-- begin EXTRACTED DATA --
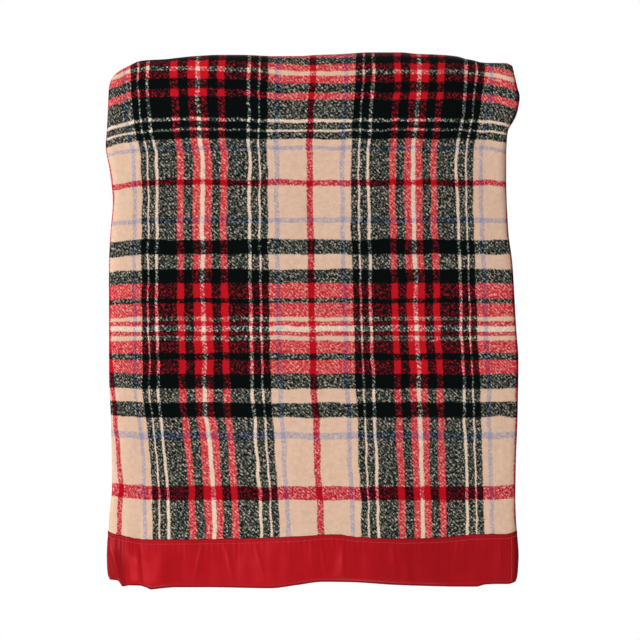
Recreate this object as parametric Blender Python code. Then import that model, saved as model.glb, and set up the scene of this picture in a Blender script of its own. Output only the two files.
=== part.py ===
"""Camp blanket, folded once along its length and hung over a rail.

Metres, +Z up. The rail's axis is the X axis, so the origin is the middle of the rail. The front leaf
hangs on the -Y side and the back leaf on the +Y side. The folded edge of the cloth is at -X, and its
two woven selvedges are at +X.

The wool is one woven panel. It is held here as three solids, the ridge over the rail and the two
leaves, because each leaf swings on its own where it comes off the rail. Both ends of the panel are
bound in satin, and each binding is held by one lockstitched row, with a needle thread on the cloth's
face, a bobbin thread on its back, and a short seam that closes the binding at each selvedge.
"""

import math

import bmesh
import bpy

# Driving dimensions, in metres
HUNG_WIDTH = 0.745  # fold to selvedges, as it hangs
HUNG_DROP = 0.931  # rail axis to the lower edge of a leaf
RAIL_RADIUS = 0.025  # of the rail that the blanket rests on
WOOL = 0.0025  # thickness of one layer of the woven panel
LAYER_GAP = 0.006  # between the two layers of a leaf
SATIN = 0.0008  # thickness of the binding cloth
BINDING_HEIGHT = 0.086
CLEARANCE = 0.0003  # between pieces that touch

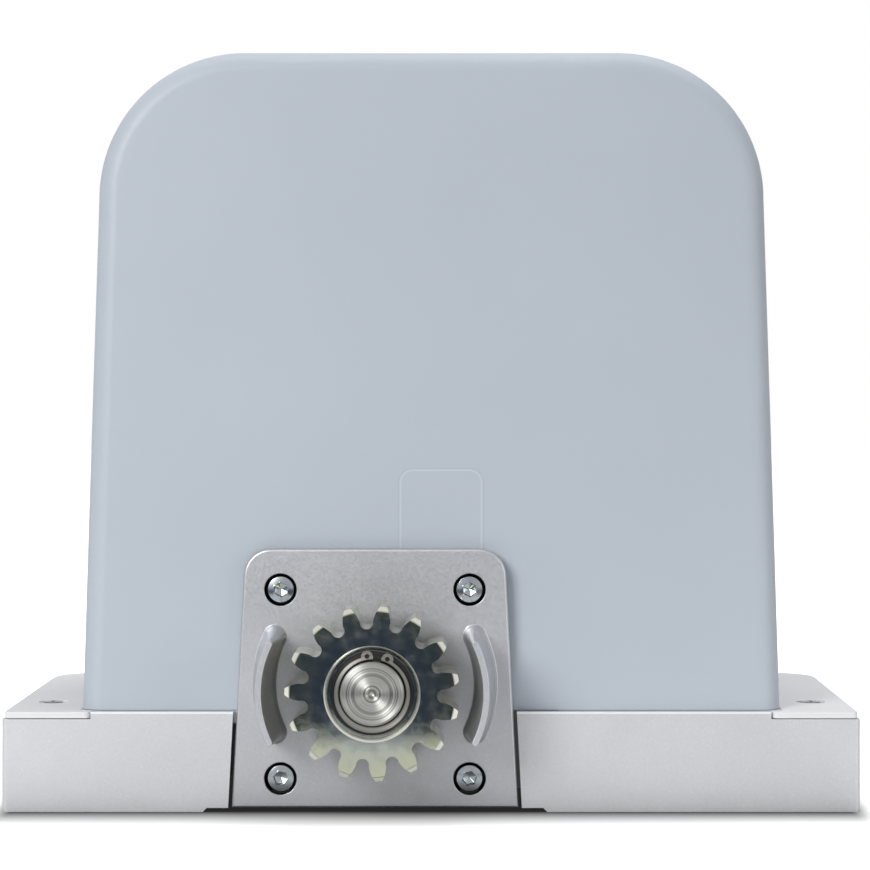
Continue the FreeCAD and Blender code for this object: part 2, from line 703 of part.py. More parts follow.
# ---------------------------------------------------------------------------------------------
# Ear caps and their screws
# ---------------------------------------------------------------------------------------------
def ear_cap(side, label):
    """A flat plastic cap over one bolt well, with a locating lip below and a screw recess."""
    body = new_body(label)
    low = size.base_height - size.cap_thickness
    prism(body, "Pad", "XY_Plane", low, size.base_height, lambda s: cap_outline(s, side, Size(0), Size(0)))
    far = end_x - size.cap_inset
    round_edges(body, size.rear_corner_round - size.cap_inset,
                lambda e: upright(e) and e.Vertexes[0].Y > 0 and abs(abs(e.Vertexes[0].X) - far) < 1e-3)
    round_edges(body, size.front_corner_round,
                lambda e: upright(e) and e.Vertexes[0].Y < 0 and abs(abs(e.Vertexes[0].X) - far) < 1e-3)
    round_edges(body, 2.5, lambda e: upright(e) and abs(abs(e.Vertexes[0].X) - cap_tab_x) < 1e-3
                and abs(e.Vertexes[0].Y) > ear_step_y + 2)
    lip_out = end_x - size.base_wall - size.loose_fit
    lip_in = ear_step_x + size.well_wall + size.loose_fit
    lip_y = rear_y - size.base_wall - size.loose_fit

    def lip(sketch):
        rectangle(sketch, *sorted_pair(side, lip_in, lip_out, -lip_y, 2 - lip_y))
        rectangle(sketch, *sorted_pair(side, lip_in, lip_in + 4, lip_y - 2, lip_y))
    prism(body, "Pad", "XY_Plane", low - 6, low, lip)
    prism(body, "Pocket", "XY_Plane", size.base_height - 1.2, size.base_height,
          lambda s: circle(s, side * cap_x, size.cap_screw_y, size.cap_recess_radius))
    prism(body, "Pocket", "XY_Plane", low - 1, size.base_height,
          lambda s: circle(s, side * cap_x, size.cap_screw_y, size.cap_screw_radius + 0.1))
    return keep(body, label)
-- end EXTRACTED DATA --
[SET TASK]
Go through the listing above and report how many of its lines contain the word "import", with only the number as output.

[PROBLEM SOLUTION]
4